### What the task asks
The lines to print start at the one containing "---- bare stems" and end at the one containing "obj.data.transform(world)"; print them exactly, ends included, and only them.

### Data section
'''
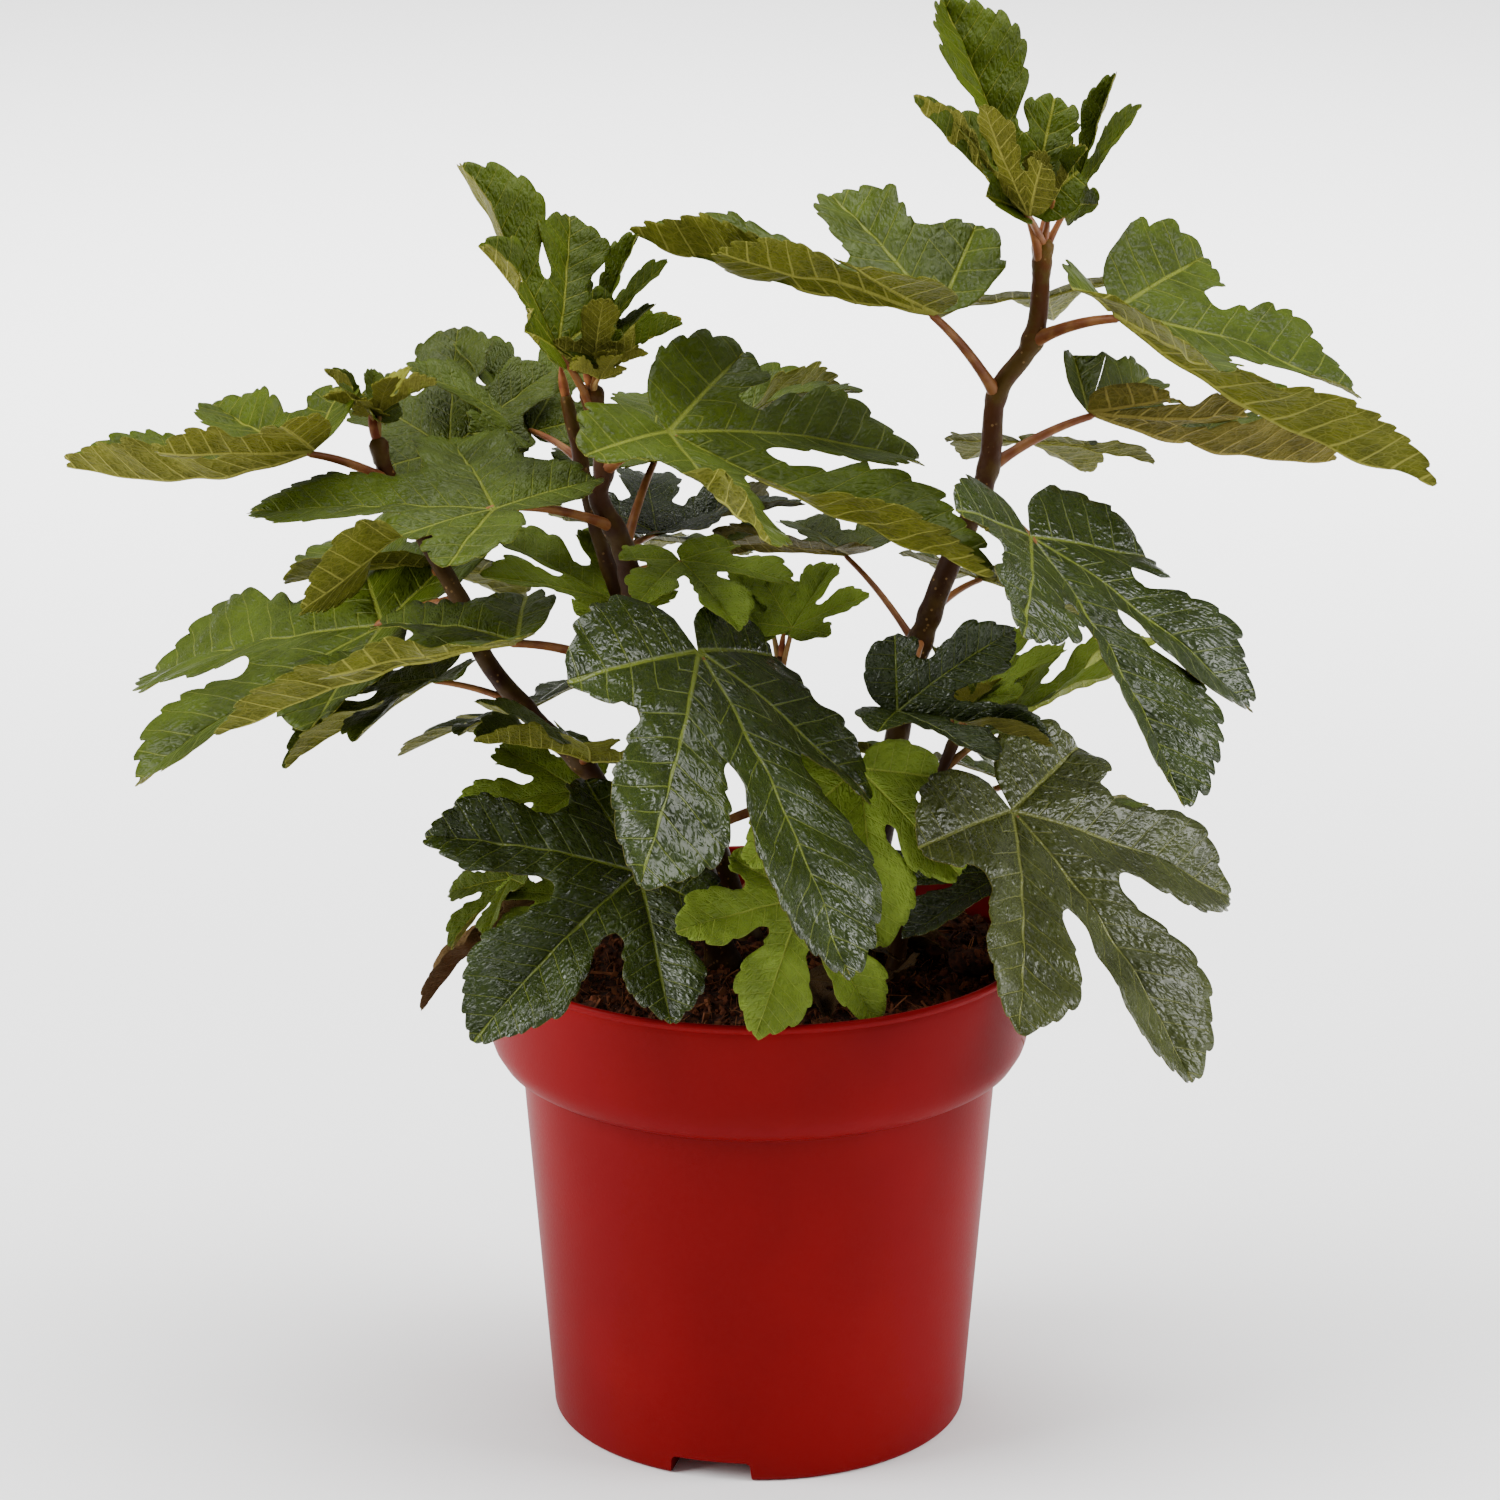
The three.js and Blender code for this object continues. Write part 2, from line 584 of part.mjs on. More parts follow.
// ---- looks -------------------------------------------------------------------
const looks = {
  pot: new THREE.MeshStandardMaterial({ color: 0xb3161a, roughness: 0.42, metalness: 0 }),
  soil: new THREE.MeshStandardMaterial({ color: 0x3a1f14, roughness: 0.95, metalness: 0 }),
  bark: new THREE.MeshStandardMaterial({ color: 0x5a4630, roughness: 0.7, metalness: 0 }),
  leaf: new THREE.MeshStandardMaterial({ color: 0x4a6b22, roughness: 0.45, metalness: 0 }),
};

const plant = new THREE.Group();

// ---- pot and soil ------------------------------------------------------------
function potProfile() {
  const { height, rimRadius, rimWidth, wall, collarFoot, collarRadius, stepRadius, bodyRadius } = pot;
  const { baseRadius, edge, floor } = pot;
  const innerBase = baseRadius + ((bodyRadius - baseRadius) * floor) / collarFoot - wall;
  return [
    [0, 0], [baseRadius - edge, 0], [baseRadius - edge * 0.2, edge * 0.4], [baseRadius, edge * 1.4],
    [bodyRadius, collarFoot], [stepRadius, collarFoot],
    [collarRadius - 3.2, collarFoot + 3.5], [collarRadius - 0.8, collarFoot + 9],
    [collarRadius, collarFoot + 16], [rimRadius - 0.7, height - 6],
    [rimRadius, height - 5], [rimRadius, height - 0.8], [rimRadius - 0.6, height],
    [rimRadius - rimWidth, height], [rimRadius - rimWidth - 0.8, height - 6],
    [collarRadius - wall, collarFoot + 17], [collarRadius - wall - 3, collarFoot + 8],
    [stepRadius - wall, collarFoot + 3], [bodyRadius - wall, collarFoot],
    [innerBase, floor], [0, floor],
  ];
}

function potSolid() {
  let solid = turned(potProfile(), pot.sides);
  for (let i = 0; i < notch.count; i += 1) {
    const cutter = new THREE.BoxGeometry(2 * notch.depth + 6, notch.width, 2 * notch.height);
    cutter.translate(pot.baseRadius + 3, 0, 0);
    cutter.rotateZ(rad(notch.firstTurn + (360 * i) / notch.count));
    solid = solid.subtract(fromGeometry(cutter));
  }
  return solid;
}

function soilSolid() {
  const { collarFoot, collarRadius, stepRadius, bodyRadius } = pot;
  const { baseRadius, floor, wall, rimRadius, rimWidth } = pot;
  const inset = wall + gap + 0.3;
  const innerBase = baseRadius + ((bodyRadius - baseRadius) * floor) / collarFoot - inset;
  const rise = (soilTop - collarFoot - 17) / (pot.height - 6 - collarFoot - 17);
  const lowEdge = collarRadius - inset;
  const highEdge = rimRadius - rimWidth - 0.8 - gap - 0.3;
  return turned([
    [0, floor + gap], [innerBase, floor + gap], [bodyRadius - inset, collarFoot],
    [stepRadius - inset, collarFoot + 3.4], [collarRadius - inset - 3, collarFoot + 8.4],
    [lowEdge, collarFoot + 17.4], [lowEdge + (highEdge - lowEdge) * rise, soilTop], [0, soilTop],
  ], pot.sides);
}

plant.add(toMesh('pot', potSolid(), looks.pot));
plant.add(toMesh('soil', soilSolid(), looks.soil));

// ---- bare stems and leafy stretches --------------------------------------------
const firstLeafy = {};
for (const mass of Object.values(masses)) {
  const low = firstLeafy[mass.stem] ?? Infinity;
  firstLeafy[mass.stem] = Math.min(low, mass.from);
}

for (const [name, stem] of Object.entries(stems)) {
  const top = firstLeafy[name] ? shareAt(stem, firstLeafy[name]) : 1;
  const solid = stemStretch(stem, 0, top, 16).trimByPlane([0, 0, 1], soilTop + gap);
  plant.add(toMesh(`stem_${name}`, solid, looks.bark));
}

for (const [name, mass] of Object.entries(masses)) {
  const stem = stems[mass.stem];
  const reachesTip = mass.to >= stem.way.at(-1)[2];
  const from = shareAt(stem, mass.from) + gap / stem.length;
  const to = reachesTip ? 1 : shareAt(stem, mass.to);
  const parts = [stemStretch(stem, from, to, 14)];
  for (const row of [...mass.leaves, ...backLeaves(mass, stem, mass.from)]) {
    const leaf = { ...restShape, ...row };
    const start = stem.curve.getPointAt(Math.min(shareAt(stem, leaf.node), 0.999));
    parts.push(leafSolid(leaf, start));
  }
  const fused = parts.reduce((a, b) => a.add(b));
  plant.add(toMesh(name, mainPiece(fused), looks.leaf));
}

export default plant;
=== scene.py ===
# A young fig tree in a red nursery pot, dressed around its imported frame.
import math

import bpy
import numpy as np
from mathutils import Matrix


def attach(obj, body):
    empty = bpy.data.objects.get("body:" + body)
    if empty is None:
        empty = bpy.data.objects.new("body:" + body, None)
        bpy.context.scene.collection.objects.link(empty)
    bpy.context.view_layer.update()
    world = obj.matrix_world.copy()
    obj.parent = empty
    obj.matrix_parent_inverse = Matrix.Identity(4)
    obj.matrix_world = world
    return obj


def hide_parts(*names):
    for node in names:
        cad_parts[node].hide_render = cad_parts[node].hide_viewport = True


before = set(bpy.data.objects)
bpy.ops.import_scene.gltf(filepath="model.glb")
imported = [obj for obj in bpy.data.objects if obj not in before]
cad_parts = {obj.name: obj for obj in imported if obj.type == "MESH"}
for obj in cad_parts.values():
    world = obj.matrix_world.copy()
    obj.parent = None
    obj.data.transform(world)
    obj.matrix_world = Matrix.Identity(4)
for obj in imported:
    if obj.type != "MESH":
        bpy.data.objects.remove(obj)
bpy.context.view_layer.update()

millimetre = 0.001
anyTurn = 6.28      # random turns and phases lie between 0 and this
tiny = 1e-12        # keeps a divisor above 0


# camera and light
viewpoint = {"eye": (-0.00346, -1.778, 0.805), "pitch": 17.0, "lens": 119.64, "sensor": 36.0}

studio = {
    "world": ((1.0, 1.0, 1.0), 0.38),
    "floorSize": 24.0,
    "floorColour": (0.94, 0.94, 0.94, 1),
    "floorRoughness": 0.9,
    # name: place, aim, size, watts
    "lamps": {
        "leftLight": ((-2.0, -0.5, 1.2), (0, 0, 0.25), 1.4, 84),
        "rightLight": ((2.0, -0.4, 1.0), (0, 0, 0.25), 1.2, 56),
        "topLight": ((0.1, 0.2, 2.4), (0, 0, 0.2), 2.2, 115),
        "backLight": ((0, 2.2, 2.3), (0, 4.6, 0), 3.0, 300),
    },
}


def linkObject(name, data):
    made = bpy.data.objects.new(name, data)
    bpy.context.collection.objects.link(made)
    return made


def placeCamera():
    lens = bpy.data.cameras.new("camera")
    lens.lens = viewpoint["lens"]
    lens.sensor_width = viewpoint["sensor"]
    eye = linkObject("camera", lens)
    eye.location = viewpoint["eye"]
    eye.rotation_euler = (math.radians(90 - viewpoint["pitch"]), 0, 0)
    bpy.context.scene.camera = eye


def placeLights():
    for name, (place, aim, size, watts) in studio["lamps"].items():
        lamp = bpy.data.lights.new(name, "AREA")
        lamp.shape = "SQUARE"
        lamp.size = size
        lamp.energy = watts
        holder = linkObject(name, lamp)
        holder.location = place
        toward = np.array(aim) - np.array(place)
        side = math.atan2(toward[0], -toward[1])
        down = math.atan2(math.hypot(toward[0], toward[1]), -toward[2])
        holder.rotation_euler = (down, 0, math.pi + side)
    colour, strength = studio["world"]
    world = bpy.data.worlds.new("studio")
    world.use_nodes = True
    background = world.node_tree.nodes["Background"]
    background.inputs["Color"].default_value = (*colour, 1)
    background.inputs["Strength"].default_value = strength
    bpy.context.scene.world = world


# node helpers
def addNode(tree, kind, **settings):
    node = tree.nodes.new(kind)
    for key, value in settings.items():
        setattr(node, key, value)
    return node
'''
### Answer to the task
// ---- bare stems and leafy stretches --------------------------------------------
const firstLeafy = {};
for (const mass of Object.values(masses)) {
  const low = firstLeafy[mass.stem] ?? Infinity;
  firstLeafy[mass.stem] = Math.min(low, mass.from);
}

for (const [name, stem] of Object.entries(stems)) {
  const top = firstLeafy[name] ? shareAt(stem, firstLeafy[name]) : 1;
  const solid = stemStretch(stem, 0, top, 16).trimByPlane([0, 0, 1], soilTop + gap);
  plant.add(toMesh(`stem_${name}`, solid, looks.bark));
}

for (const [name, mass] of Object.entries(masses)) {
  const stem = stems[mass.stem];
  const reachesTip = mass.to >= stem.way.at(-1)[2];
  const from = shareAt(stem, mass.from) + gap / stem.length;
  const to = reachesTip ? 1 : shareAt(stem, mass.to);
  const parts = [stemStretch(stem, from, to, 14)];
  for (const row of [...mass.leaves, ...backLeaves(mass, stem, mass.from)]) {
    const leaf = { ...restShape, ...row };
    const start = stem.curve.getPointAt(Math.min(shareAt(stem, leaf.node), 0.999));
    parts.push(leafSolid(leaf, start));
  }
  const fused = parts.reduce((a, b) => a.add(b));
  plant.add(toMesh(name, mainPiece(fused), looks.leaf));
}

export default plant;
=== scene.py ===
# A young fig tree in a red nursery pot, dressed around its imported frame.
import math

import bpy
import numpy as np
from mathutils import Matrix


def attach(obj, body):
    empty = bpy.data.objects.get("body:" + body)
    if empty is None:
        empty = bpy.data.objects.new("body:" + body, None)
        bpy.context.scene.collection.objects.link(empty)
    bpy.context.view_layer.update()
    world = obj.matrix_world.copy()
    obj.parent = empty
    obj.matrix_parent_inverse = Matrix.Identity(4)
    obj.matrix_world = world
    return obj


def hide_parts(*names):
    for node in names:
        cad_parts[node].hide_render = cad_parts[node].hide_viewport = True


before = set(bpy.data.objects)
bpy.ops.import_scene.gltf(filepath="model.glb")
imported = [obj for obj in bpy.data.objects if obj not in before]
cad_parts = {obj.name: obj for obj in imported if obj.type == "MESH"}
for obj in cad_parts.values():
    world = obj.matrix_world.copy()
    obj.parent = None
    obj.data.transform(world)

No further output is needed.